Relatedly, the FCA recently conducted reviews of 44 crypto firms who were registered with the FCA and found "significant levels of non-compliance" with their rules. 2023 also saw some of the largest penalties and criminal actions ever levied in the crypto space. What is clear across these and other regulatory actions against crypto firms is that regulators are increasingly narrowing in on the effectiveness of crypto AML programs.

Blockchain technology and analytics products offer an enhanced toolkit that compliance officers can use to build more effective programs, ultimately helping to better identify and prevent illicit activity on their platforms. Real-time threat intelligence, when integrated into traditional compliance frameworks, is a particularly important piece of this toolkit.

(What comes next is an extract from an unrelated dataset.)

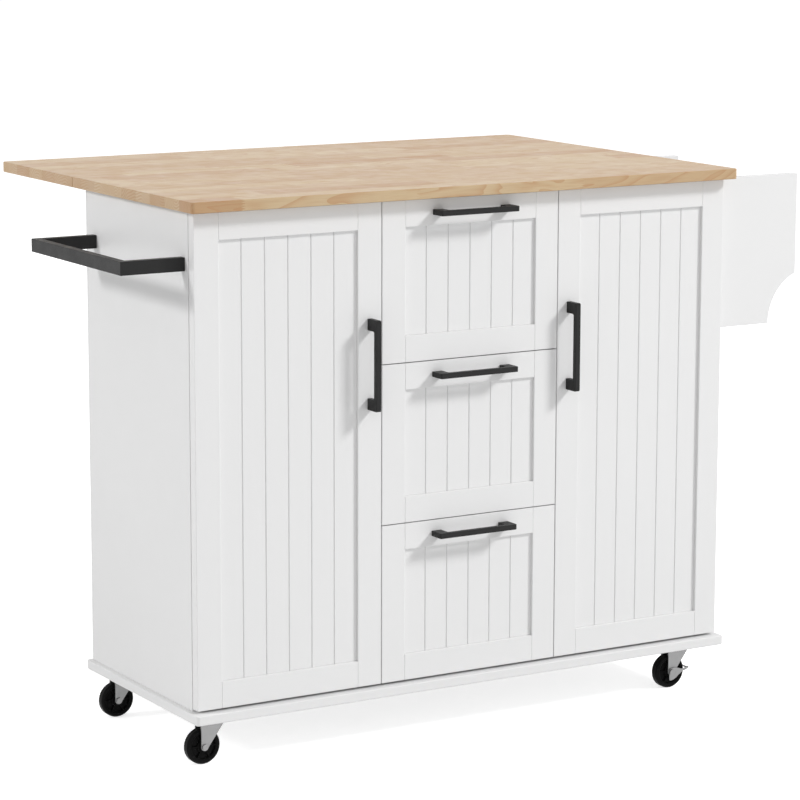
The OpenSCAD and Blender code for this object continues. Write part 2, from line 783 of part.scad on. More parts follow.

The challenges of a risk-based approach

Even the newest compliance officers will be familiar with the term, “risk-based approach” — the idea that a compliance program applies enhanced controls and processes to areas of the business and customers that present the highest risk. It’s considered one of the bedrock principles of AML compliance. In theory, risk-based approaches would be keyed off of an institution’s risk assessment, which provides guidelines on where one’s firm has the most amount of risk—and thus where to put the most stringent controls.

But in a rapidly evolving space like crypto, where bad actors iterate on tactics quickly, compliance programs anchored on a risk-based approach may struggle to reconcile the results of infrequent, drawn-out risk assessments that can quickly become stale against regulators’ expectations that a program is effective from the start.

Compliance officers in the crypto space have an even greater need for current and actionable intelligence in order to identify illicit actors and the typologies they use to launder funds. To achieve this, real-time threat intelligence can be a powerful tool to apply across your entire AML program: from risk assessments, to customer risk ranking models and enhanced due diligence, to transaction monitoring and sanctions screening. And this intelligence-based approach not only complements a risk-based approach, but can significantly enhance the effectiveness and efficiency of AML programs.

Bolstering a traditional risk-based approach with real-time threat intelligence

TRM generates several different types of intelligence to paint a dynamic picture of on-chain risk.

  1. Open source intelligence (OSINT): generated by scraping data from hundreds of millions of websites, across dozens of languages and countries. This includes monitoring dark web posts, litigation documents, regulatory designations, social media platforms, and Telegram channels. Blockchain intelligence solutions like TRM incorporate this type of OSINT data to begin finding addresses and methods that bad actors are using involving crypto.
  2. Threat intelligence: generated via a threat hunter approach to identify additional networks of bad actors, plus methods, preferred venues, and laundering typologies. This approach is critical in tracking the most elusive and hard to reach elements in the illicit crypto economy. It also ensures that TRM is identifying the most salient risks and typologies that illicit actors are using today in order to help compliance teams keep their programs agile and responsive.
  3. Behavioral Intelligence: generated from models that surface suspicious behavioral anomalies across transactions that are unique to the blockchain. In 2020, TRM launched Signatures, allowing investigators to quickly find and plot sophisticated money laundering techniques and other typologies on-chain. These behavioral identifications are also specifically designed to identify bad actors that may be sophisticated in masking their connections to high-risk venues that would otherwise alert compliance teams (e.g., darknet markets).

These three layers create a robust, multi-dimensional intelligence collection framework that surfaces a more timely, actionable picture of risk, enhancing the effectiveness of a compliance team's risk identification and control mechanisms.

Beyond data collection: Making risk assessments more targeted

Leveraging real-time threat intelligence is not just about collecting data; it’s about transforming it into actionable insights that compliance officers can use.

By integrating these three sources of intelligence, your risk assessments can become more targeted, current and quantifiable. Additionally, it can enhance customer risk rankings, providing the precision needed to trigger investigations or refresh diligence.